Observing, Learning, and Executing Fine-Grained Manipulation Activities: A Systems Perspective

Abstract: In the domain of image and video analysis, much of the deep learning revolution has been focused on narrow, high-level classification tasks that are defined through carefully curated, retrospective data sets. However, most real-world applications – particularly those involving complex, multi-step manipulation activities -- occur “in the wild" where there is a combinatorial long tail of unique situations that are never seen during training. These systems demand a richer, fine-grained task representation that is informed by the application context and which supports quantitative analysis and compositional synthesis. As a result, the challenges inherent in both high-accuracy, fine-grained analysis and performance of perception-based activities are manifold, spanning representation, recognition, and task and motion planning.

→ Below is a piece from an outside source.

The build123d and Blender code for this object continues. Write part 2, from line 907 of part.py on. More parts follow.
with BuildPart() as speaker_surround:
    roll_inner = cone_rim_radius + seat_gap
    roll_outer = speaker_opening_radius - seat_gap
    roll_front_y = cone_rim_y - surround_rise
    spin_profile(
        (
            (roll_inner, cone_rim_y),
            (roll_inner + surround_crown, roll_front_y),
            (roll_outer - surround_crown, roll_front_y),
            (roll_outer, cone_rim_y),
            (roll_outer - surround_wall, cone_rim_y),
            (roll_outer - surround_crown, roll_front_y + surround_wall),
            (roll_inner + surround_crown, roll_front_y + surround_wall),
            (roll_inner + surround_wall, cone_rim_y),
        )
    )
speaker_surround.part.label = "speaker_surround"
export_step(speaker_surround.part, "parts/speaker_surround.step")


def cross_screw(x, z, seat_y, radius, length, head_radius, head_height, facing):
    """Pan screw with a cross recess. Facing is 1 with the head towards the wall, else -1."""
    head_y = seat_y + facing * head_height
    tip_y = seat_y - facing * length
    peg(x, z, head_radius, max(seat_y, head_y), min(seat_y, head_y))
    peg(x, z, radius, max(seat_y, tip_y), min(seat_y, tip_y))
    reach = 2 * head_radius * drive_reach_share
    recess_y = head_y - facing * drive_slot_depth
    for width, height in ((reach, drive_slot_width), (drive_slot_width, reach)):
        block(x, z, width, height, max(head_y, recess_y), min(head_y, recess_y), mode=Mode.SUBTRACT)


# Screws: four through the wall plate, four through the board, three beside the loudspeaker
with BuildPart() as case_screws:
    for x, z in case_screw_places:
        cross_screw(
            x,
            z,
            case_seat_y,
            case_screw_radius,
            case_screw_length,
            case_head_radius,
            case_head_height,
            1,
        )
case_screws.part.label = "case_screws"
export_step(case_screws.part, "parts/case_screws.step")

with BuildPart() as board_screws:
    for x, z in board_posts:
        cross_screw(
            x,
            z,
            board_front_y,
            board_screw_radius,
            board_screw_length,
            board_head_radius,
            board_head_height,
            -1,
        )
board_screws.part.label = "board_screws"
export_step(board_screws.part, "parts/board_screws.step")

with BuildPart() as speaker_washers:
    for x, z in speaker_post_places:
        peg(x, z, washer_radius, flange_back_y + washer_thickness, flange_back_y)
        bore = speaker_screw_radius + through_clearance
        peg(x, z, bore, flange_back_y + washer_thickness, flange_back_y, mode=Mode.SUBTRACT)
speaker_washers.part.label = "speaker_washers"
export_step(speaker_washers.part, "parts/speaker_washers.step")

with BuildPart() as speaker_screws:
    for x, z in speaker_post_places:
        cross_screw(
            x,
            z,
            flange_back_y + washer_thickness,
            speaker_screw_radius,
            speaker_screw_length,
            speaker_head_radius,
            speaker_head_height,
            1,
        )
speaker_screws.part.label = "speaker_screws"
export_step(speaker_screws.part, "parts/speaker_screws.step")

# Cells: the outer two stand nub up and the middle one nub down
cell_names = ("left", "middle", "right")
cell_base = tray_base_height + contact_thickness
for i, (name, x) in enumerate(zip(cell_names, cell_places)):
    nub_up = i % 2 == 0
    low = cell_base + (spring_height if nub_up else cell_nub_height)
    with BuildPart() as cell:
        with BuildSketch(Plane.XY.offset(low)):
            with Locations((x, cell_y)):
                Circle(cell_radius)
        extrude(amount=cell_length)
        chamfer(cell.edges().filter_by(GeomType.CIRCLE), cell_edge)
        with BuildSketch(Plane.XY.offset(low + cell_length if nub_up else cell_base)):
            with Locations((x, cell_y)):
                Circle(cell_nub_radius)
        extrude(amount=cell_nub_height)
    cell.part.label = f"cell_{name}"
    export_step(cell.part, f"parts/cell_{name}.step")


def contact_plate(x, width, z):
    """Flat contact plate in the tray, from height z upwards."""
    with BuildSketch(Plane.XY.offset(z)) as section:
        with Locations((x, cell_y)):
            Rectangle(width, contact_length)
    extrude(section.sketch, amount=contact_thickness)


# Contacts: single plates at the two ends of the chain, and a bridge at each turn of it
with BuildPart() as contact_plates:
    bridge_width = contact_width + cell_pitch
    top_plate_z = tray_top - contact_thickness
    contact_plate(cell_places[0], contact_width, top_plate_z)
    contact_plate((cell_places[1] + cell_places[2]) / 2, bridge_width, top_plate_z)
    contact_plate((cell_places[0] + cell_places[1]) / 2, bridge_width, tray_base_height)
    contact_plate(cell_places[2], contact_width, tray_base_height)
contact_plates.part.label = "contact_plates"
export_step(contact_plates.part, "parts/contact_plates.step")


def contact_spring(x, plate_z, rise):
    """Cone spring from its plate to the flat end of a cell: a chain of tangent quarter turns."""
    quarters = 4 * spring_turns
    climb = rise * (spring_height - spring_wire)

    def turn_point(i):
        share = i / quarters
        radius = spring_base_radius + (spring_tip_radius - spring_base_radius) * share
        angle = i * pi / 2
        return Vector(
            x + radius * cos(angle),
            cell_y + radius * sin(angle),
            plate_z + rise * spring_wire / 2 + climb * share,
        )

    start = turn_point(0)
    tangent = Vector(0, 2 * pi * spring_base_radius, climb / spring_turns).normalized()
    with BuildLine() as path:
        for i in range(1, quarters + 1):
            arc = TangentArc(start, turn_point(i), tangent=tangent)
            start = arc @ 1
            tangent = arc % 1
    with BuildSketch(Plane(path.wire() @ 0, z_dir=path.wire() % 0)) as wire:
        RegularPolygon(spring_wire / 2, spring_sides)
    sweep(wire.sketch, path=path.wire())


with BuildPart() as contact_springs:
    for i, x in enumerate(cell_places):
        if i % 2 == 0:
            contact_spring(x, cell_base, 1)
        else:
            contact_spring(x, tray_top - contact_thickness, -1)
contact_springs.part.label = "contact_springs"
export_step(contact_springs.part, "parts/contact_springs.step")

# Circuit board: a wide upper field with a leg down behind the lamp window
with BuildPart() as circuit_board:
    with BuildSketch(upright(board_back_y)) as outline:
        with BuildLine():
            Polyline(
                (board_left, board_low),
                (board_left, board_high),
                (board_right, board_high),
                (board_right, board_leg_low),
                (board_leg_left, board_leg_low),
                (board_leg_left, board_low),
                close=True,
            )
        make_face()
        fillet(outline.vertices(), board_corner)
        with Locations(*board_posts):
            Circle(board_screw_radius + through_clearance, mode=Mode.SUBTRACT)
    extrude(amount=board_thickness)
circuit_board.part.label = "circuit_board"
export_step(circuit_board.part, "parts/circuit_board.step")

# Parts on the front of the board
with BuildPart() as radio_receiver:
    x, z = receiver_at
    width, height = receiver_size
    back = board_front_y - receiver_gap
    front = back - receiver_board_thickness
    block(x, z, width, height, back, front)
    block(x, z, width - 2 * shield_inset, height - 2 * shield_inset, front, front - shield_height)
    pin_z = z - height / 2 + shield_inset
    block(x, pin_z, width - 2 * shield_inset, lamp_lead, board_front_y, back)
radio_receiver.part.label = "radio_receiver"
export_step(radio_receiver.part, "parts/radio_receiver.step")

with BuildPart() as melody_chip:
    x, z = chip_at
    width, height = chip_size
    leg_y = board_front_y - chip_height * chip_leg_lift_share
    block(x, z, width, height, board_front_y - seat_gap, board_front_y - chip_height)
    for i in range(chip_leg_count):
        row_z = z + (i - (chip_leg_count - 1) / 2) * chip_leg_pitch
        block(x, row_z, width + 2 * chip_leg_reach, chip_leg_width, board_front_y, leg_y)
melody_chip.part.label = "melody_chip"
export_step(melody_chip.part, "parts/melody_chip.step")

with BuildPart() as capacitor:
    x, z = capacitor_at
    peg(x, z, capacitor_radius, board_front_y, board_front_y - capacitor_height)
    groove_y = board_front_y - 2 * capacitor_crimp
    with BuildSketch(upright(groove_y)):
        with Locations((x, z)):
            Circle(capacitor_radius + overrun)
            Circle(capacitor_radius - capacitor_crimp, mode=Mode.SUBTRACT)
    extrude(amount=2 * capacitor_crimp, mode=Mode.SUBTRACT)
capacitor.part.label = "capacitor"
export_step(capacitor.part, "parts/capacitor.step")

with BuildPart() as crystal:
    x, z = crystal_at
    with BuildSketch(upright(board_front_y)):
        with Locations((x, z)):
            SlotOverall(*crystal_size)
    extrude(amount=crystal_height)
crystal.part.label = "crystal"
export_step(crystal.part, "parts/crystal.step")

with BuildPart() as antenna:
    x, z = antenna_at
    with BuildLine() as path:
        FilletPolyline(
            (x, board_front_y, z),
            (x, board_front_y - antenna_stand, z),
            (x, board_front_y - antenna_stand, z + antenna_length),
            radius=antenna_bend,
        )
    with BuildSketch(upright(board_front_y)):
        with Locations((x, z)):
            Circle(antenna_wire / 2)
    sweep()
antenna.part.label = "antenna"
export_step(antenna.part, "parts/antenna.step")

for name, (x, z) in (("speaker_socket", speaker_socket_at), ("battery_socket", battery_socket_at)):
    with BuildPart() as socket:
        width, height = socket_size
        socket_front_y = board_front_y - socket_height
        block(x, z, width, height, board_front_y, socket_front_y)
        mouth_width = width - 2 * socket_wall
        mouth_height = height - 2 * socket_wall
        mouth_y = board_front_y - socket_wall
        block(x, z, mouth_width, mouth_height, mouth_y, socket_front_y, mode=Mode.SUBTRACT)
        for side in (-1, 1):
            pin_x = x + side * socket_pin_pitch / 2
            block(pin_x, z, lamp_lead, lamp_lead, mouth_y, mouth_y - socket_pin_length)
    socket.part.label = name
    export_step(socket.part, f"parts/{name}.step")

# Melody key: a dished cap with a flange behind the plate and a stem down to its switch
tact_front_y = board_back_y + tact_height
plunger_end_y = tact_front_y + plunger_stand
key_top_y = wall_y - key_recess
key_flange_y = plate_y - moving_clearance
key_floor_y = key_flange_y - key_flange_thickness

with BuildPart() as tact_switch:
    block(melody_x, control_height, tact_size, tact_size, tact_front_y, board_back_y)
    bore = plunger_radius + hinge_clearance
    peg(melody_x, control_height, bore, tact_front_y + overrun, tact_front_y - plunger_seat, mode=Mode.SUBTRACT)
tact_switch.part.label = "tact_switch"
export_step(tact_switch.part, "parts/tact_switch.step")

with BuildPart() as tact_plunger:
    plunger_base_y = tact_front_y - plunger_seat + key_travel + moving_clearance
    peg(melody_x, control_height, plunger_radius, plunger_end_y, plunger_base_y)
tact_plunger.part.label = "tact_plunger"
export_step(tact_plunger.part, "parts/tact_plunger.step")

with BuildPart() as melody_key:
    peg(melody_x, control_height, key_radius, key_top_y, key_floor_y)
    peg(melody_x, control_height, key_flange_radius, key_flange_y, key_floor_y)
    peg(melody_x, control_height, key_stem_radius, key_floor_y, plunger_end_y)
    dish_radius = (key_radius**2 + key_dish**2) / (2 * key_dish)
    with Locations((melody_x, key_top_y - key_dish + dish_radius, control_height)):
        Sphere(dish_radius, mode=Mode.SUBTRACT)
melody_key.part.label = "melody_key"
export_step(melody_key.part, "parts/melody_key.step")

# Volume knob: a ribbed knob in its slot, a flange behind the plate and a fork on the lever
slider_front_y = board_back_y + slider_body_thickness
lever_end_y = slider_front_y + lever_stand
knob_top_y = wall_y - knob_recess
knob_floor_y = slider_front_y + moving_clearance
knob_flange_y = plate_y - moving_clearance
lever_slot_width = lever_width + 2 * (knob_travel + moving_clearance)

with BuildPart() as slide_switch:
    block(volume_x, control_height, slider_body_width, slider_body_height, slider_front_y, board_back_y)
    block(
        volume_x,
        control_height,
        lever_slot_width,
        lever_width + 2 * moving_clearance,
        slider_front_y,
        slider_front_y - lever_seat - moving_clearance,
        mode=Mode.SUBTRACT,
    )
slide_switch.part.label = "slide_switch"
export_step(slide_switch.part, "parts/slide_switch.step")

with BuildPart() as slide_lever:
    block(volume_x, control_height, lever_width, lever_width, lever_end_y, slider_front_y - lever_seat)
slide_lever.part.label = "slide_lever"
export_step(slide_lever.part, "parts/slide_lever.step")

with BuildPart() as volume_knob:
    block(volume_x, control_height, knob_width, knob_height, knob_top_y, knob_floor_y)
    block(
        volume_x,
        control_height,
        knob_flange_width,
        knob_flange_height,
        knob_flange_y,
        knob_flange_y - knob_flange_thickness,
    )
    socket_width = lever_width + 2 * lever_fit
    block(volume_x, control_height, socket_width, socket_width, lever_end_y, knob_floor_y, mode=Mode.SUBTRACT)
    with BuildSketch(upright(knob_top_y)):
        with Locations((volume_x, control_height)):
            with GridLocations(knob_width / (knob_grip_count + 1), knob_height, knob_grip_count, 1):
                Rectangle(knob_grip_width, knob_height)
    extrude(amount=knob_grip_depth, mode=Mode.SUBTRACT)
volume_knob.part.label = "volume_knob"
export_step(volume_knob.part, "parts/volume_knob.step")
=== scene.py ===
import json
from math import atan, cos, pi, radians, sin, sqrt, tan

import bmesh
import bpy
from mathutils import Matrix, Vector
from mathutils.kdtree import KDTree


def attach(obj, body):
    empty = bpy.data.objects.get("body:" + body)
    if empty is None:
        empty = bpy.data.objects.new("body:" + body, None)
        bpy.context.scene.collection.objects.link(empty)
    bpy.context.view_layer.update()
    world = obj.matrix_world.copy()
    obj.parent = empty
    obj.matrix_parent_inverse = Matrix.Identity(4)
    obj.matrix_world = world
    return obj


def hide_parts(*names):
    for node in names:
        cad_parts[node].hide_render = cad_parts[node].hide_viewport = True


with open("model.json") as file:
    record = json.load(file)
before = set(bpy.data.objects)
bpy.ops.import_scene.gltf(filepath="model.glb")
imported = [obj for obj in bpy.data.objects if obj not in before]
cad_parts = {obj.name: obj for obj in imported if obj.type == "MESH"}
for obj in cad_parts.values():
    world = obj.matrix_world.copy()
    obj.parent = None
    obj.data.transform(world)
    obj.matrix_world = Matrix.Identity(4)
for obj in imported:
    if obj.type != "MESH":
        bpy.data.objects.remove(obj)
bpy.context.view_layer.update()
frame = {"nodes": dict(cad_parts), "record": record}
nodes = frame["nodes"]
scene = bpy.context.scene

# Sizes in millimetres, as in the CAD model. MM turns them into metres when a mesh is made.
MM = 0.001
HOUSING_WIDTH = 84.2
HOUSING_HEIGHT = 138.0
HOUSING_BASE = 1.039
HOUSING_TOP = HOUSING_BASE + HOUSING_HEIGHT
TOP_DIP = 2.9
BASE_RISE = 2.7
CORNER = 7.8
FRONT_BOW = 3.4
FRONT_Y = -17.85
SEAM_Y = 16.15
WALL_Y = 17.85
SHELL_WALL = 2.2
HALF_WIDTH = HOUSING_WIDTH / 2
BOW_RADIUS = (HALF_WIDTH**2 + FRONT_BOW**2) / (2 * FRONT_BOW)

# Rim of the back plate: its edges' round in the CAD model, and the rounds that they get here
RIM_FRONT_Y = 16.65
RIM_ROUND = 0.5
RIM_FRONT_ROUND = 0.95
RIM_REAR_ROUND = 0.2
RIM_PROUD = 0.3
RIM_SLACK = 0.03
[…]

This talk will summarize our work addressing these challenges. I’ll first describe DASZL, our approach to interpretable, attribute-based activity detection. DASZL operates in both pre-trained and zero shot settings, and it has been applied to a variety of applications ranging from surveillance to surgery. I will then describe our recent work on “Good Robot”, a method for end-to-end training of a robot manipulation system. Good Robot achieves state-of-the-art performance in complex, multi-step manipulation tasks, and we show it can be refactored to support both demonstration-driven and language-guided manipulation. I’ll close with a summary of some directions related to these technologies that we are currently exploring.

Bio: Greg Hager is the Mandell Bellmore Professor of Computer Science at Johns Hopkins University and the Founding Director of the Malone Center for Engineering in Healthcare. Professor Hager’s research interests include computer vision, vision-based and collaborative robotics, time-series analysis of image data, and applications of image analysis and robotics in medicine and in manufacturing. Professor Hager has served on the editorial boards of IEEE TRO, IEEE PAMI, and IJCV and ACM Transactions on Computing for Healthcare. He is a fellow of the ACM and IEEE for his contributions to Vision-Based Robotics and a Fellow of AAAS, the MICCAI Society and of AIMBE for his contributions to imaging and his work on the analysis of surgical technical skill. Professor Hager is a co-founder of Clear Guide Medical and Ready Robotics. He is currently on leave from JHU as a Director of Applied Science for Amazon Physical Stores.